Vom Rechtsstaat wird viel gesprochen, doch was genau ihn ausmacht bleibt vage, wie Herlinde Pauer-Studer im Standard schreibt: Laut Lon L. Fullers Definition kommt er nicht ohne Moral aus, was problematisch ist.

Alle sind bekanntlich „irgendwie liberal“, was eine Bestimmung des Liberalen so schwierig macht. Christoph Möllers betreibt in seinem Buch darum ein vorsichtiges Abwägen von Freiheitsgraden, wie die FAZ anerkennend feststellt.

 

Das Weitere und Engere

Wolfgang Benz feiert seinen 80. Geburtstag. Die SZ gratuliert dem interventionistischen Zeithistoriker und Antisemitismusforscher, seine akademische Sozialisation wird in der FAZ rekapituliert.
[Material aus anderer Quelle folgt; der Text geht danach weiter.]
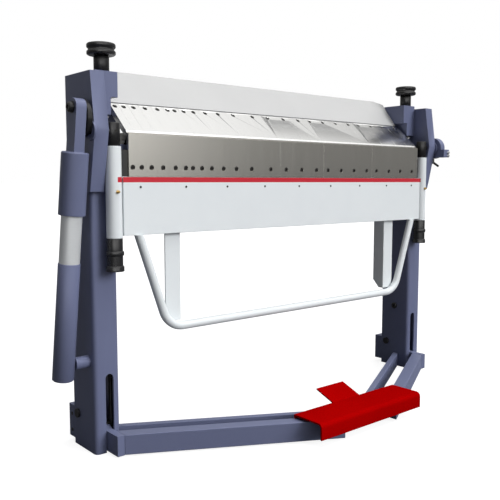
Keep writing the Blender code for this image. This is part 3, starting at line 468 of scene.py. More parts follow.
BLUE = Paint("slate blue paint", (0.136, 0.153, 0.252), (0.124, 0.140, 0.236), (0.21, 0.225, 0.33), coat=0.10,
             gloss=0.35)
WHITE = Paint("leaf white paint", (0.74, 0.775, 0.79), (0.71, 0.745, 0.765), (0.80, 0.82, 0.83), 0.36, 0.2, 0.08, 0.4)
BANDED = replace(WHITE, name="leaf white paint with a band", dust=0.02, stripe=(0.52, 0.016, 0.032))
# The leaf beam's back above the band is painted near black: painted shade for the shadowed gap beside the end tubes.
BEAM = replace(BANDED, name="leaf white paint with a band and a black back", painted_shade_above=0.7622)
GREY = Paint("panel grey paint", (0.46, 0.46, 0.458), (0.44, 0.44, 0.44), (0.52, 0.52, 0.52), 0.40, 0.10, 0.08, 0.4)
RED = Paint("pedal red paint", (0.32, 0.0004, 0.0006), (0.28, 0.0003, 0.0005), (0.38, 0.004, 0.005), 0.60, 0.0,
            0.06, 0.3, 0.0, gloss=0.0)
GROUND = Steel("bright ground steel", (0.86, 0.86, 0.855), (0.84, 0.84, 0.835), 0.25, 60.0, 5.0, 5.0, 0.0)
BLADE = Steel("brushed blade steel", (0.575, 0.560, 0.520), (0.545, 0.530, 0.490), 0.24, 70.0, 70.0, 5.0, 0.0)
CHROME = Steel("polished strut steel", (0.84, 0.86, 0.87), (0.80, 0.82, 0.83), 0.34, 60.0, 60.0, 400.0, 0.02, 0.45)
ZINC = Steel("bright zinc", (0.60, 0.61, 0.63), (0.50, 0.51, 0.53), 0.32, 300.0, 300.0, 300.0, 0.10)
BLACK = Oxide("blackened steel", (0.016, 0.016, 0.017), (0.085, 0.085, 0.088), 0.32)
BLACK_PLASTIC = Oxide("black plastic", (0.012, 0.012, 0.013), (0.045, 0.045, 0.048), 0.28, 0.0, 0.10)
BRASS = Steel("brass", (0.62, 0.42, 0.16), (0.50, 0.32, 0.11), 0.28, 200.0, 200.0, 200.0, 0.05)
SCREW = Oxide("dark screw steel", (0.020, 0.019, 0.018), (0.10, 0.095, 0.09), 0.45, 0.3)


# modelling

# How far a drill's upper end stands out of the face that it cuts.
DRILL_PAST = 0.002


class Bench:
    """The hand tools that shape a piece."""

    @staticmethod
    def take(*objects: Piece) -> None:
        """Selects these objects only; the last is the active one."""
        if bpy.context.mode != "OBJECT":
            bpy.ops.object.mode_set(mode="OBJECT")
        bpy.ops.object.select_all(action="DESELECT")
        for item in objects:
            item.select_set(True)
            bpy.context.view_layer.objects.active = item

    @staticmethod
    def named(name: str) -> Piece:
        """Names the primitive just added."""
        made = bpy.context.active_object
        made.name = name
        made.data.name = name
        return made

    @staticmethod
    def settle(piece: Piece, matrix: Matrix | None = None) -> Piece:
        """Moves a piece's place into its mesh."""
        piece.data.transform((matrix or Matrix()) @ piece.matrix_basis)
        piece.matrix_basis = Matrix()
        return piece

    @staticmethod
    def block(name: str, low: Vector, high: Vector) -> Piece:
        """A square block between two corners."""
        Bench.take()
        bpy.ops.mesh.primitive_cube_add(size=1.0, location=(low + high) / 2, scale=high - low)
        return Bench.settle(Bench.named(name))

    @staticmethod
    def aim(foot: Vector, direction: Vector) -> Matrix:
        """Turns +Z to a direction and moves the origin to a point."""
        turn = UP.rotation_difference(direction).to_matrix().to_4x4()
        return Matrix.Translation(foot) @ turn

    @staticmethod
    def turned(name: str, profile: Profile, foot: Vector, direction: Vector,
               sides: int = 64) -> Piece:
        """Turns a round piece from a disc, one step at a time.

        Args:
            name: The piece's name.
            profile: Radius and height of each step, from the foot up; the last face is closed.
            foot: Where height 0 lies.
            direction: Which way the heights run.
            sides: How many corners the circle has.

        Returns:
            The closed piece.
        """
        Bench.take()
        bpy.ops.mesh.primitive_circle_add(vertices=sides, radius=profile[0][0], fill_type="NGON")
        piece = Bench.named(name)
        bpy.ops.object.mode_set(mode="EDIT")
        bpy.ops.mesh.select_all(action="SELECT")
        for (radius, height), (wider, higher) in zip(profile, profile[1:]):
            rise = (0.0, 0.0, higher - height)
            bpy.ops.mesh.extrude_region_move(TRANSFORM_OT_translate={"value": rise})
            share = wider / radius
            centre = (0.0, 0.0, higher - profile[0][1])
            bpy.ops.transform.resize(value=(share, share, 1.0), center_override=centre)
        bpy.ops.mesh.select_all(action="SELECT")
        bpy.ops.mesh.normals_make_consistent(inside=False)
        bpy.ops.object.mode_set(mode="OBJECT")
        return Bench.settle(piece, Bench.aim(foot, direction) @ Matrix.Translation((0, 0, profile[0][1])))

    @staticmethod
    def upright(node: str) -> tuple[Vector, float, float]:
        """The foot, height and radius of an upright round solid."""
        low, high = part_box(node)
        foot = Vector(((low.x + high.x) / 2, (low.y + high.y) / 2, low.z))
        return foot, high.z - low.z, (high.x - low.x) / 2

    @staticmethod
    def modify(piece: Piece, kind: str, **settings: object) -> Piece:
        """Adds a modifier and applies it."""
        Bench.take(piece)
        modifier = piece.modifiers.new(kind.lower(), kind)
        for name, value in settings.items():
            setattr(modifier, name, value)
        bpy.ops.object.modifier_apply(modifier=modifier.name)
        return piece

    @staticmethod
    def cut(piece: Piece, *cutters: Piece) -> Piece:
        """Cuts other shapes out of a piece and throws them away."""
        Bench.take(*cutters)
        if len(cutters) > 1:
            bpy.ops.object.join()
        tool = bpy.context.active_object
        Bench.modify(piece, "BOOLEAN", operation="DIFFERENCE", solver="EXACT", object=tool)
        bpy.data.objects.remove(tool)
        return piece

    @staticmethod
    def drill(piece: Piece, places: Sequence[Vector], profile: Profile,
              direction: Vector, sides: int) -> Piece:
        """Drills a hole of one profile at each place."""
        for place in places:
            Bench.cut(piece, Bench.turned("drill", profile, place, direction, sides))
        return piece

    @staticmethod
    def round_edges(piece: Piece, width: float, segments: int = 3) -> Piece:
        """Rounds every sharp edge and shades the piece smooth."""
        Bench.take(piece)
        bpy.ops.object.shade_smooth()
        return Bench.modify(piece, "BEVEL", width=width, segments=segments, limit_method="ANGLE",
                            angle_limit=math.radians(40), harden_normals=True, use_clamp_overlap=True)

    @staticmethod
    def smooth(piece: Piece, degrees: float = 35.0) -> Piece:
        """Smooth shading, with edges sharper than an angle left crisp."""
        Bench.take(piece)
        bpy.ops.object.shade_smooth_by_angle(angle=math.radians(degrees))
        return piece

    @staticmethod
    def carve(piece: Piece, planes: Sequence[tuple[Vector, Vector]]) -> Piece:
        """Slices off what lies beyond each plane and closes the cut.

        Args:
            piece: The piece to slice.
            planes: A point and an outward normal for each cut.

        Returns:
            The same piece.
        """
        Bench.take(piece)
        bpy.ops.object.mode_set(mode="EDIT")
        for point, normal in planes:
            bpy.ops.mesh.select_all(action="SELECT")
            bpy.ops.mesh.bisect(plane_co=point, plane_no=normal, use_fill=True, clear_outer=True)
        bpy.ops.mesh.select_all(action="SELECT")
        bpy.ops.mesh.normals_make_consistent(inside=False)
        bpy.ops.object.mode_set(mode="OBJECT")
        return piece

    @staticmethod
    def copied(piece: Piece, name: str, shift: Vector) -> Piece:
        """A copy with its own mesh, moved by a shift."""
        made = piece.copy()
        made.data = piece.data.copy()
        made.name = name
        made.data.name = name
        in_scene(made)
        made.data.transform(Matrix.Translation(shift))
        return made

    @staticmethod
    def handover(piece: Piece, finish: Finish, slot: Slot, body: Body, *nodes: str) -> Piece:
        """Dresses a finished piece, seats it on its body and hides the nodes that it stands for."""
        piece.data.materials.clear()
        piece.data.materials.append(finish.material())
        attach(piece, body.value)
        if nodes:
            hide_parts(*nodes)
        LOG.info("made %s for %s", piece.name, body.value)
        return piece

    @staticmethod
    def eased(node: str, name: str, width: float, segments: int = 2) -> Piece:
        """A copy of a solid with its edges rounded.

        Args:
            node: The solid's node.
            name: The new piece's name.
            width: The radius that the edges get.
            segments: The steps across each rounded edge.

        Returns:
            The new piece, at the solid's place.
        """
        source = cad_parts[node]
        piece = bpy.data.objects.new(name, source.data.copy())
        in_scene(piece)
        Bench.take(piece)
        bpy.ops.object.mode_set(mode="EDIT")
        bpy.ops.mesh.select_all(action="SELECT")
        bpy.ops.mesh.customdata_custom_splitnormals_clear()
        bpy.ops.mesh.remove_doubles(threshold=1e-5)
        bpy.ops.mesh.dissolve_limited(angle_limit=math.radians(0.4))
        bpy.ops.object.mode_set(mode="OBJECT")
        return Bench.round_edges(piece, width, segments)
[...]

Jochen Hörisch erklärt im ZEIT-Interview anlässlich seiner Kulturgeschichte der Griffel, was von unseren Händen zu halten ist, deren Bedeutung von Goethes Faust über die Digitalisierung bis zur verbotenen Berührung reicht. Über den Tod und die Endlichkeit unterhalten sich Siegfried Reusch und Jürgen Wiebicke im Philosophischen Radio des WDR 5.

Die FAZ resümiert zwei Bücher über den Verdacht, im Literaturbetrieb hacke eine Krähe der anderen kein Auge aus, Schriftsteller würden sich gegenseitig also über den grünen Klee loben.

Fuck yeah, ihr Arschlöcher! Bei Spektrum nimmt uns Anna Lorenzen mit in die Wunderwelt der Malediktologie und beleuchtet die Macht und den Nutzen von Vulgärsprache – auch aus Sicht der unvermeidlichen Hirnforschung.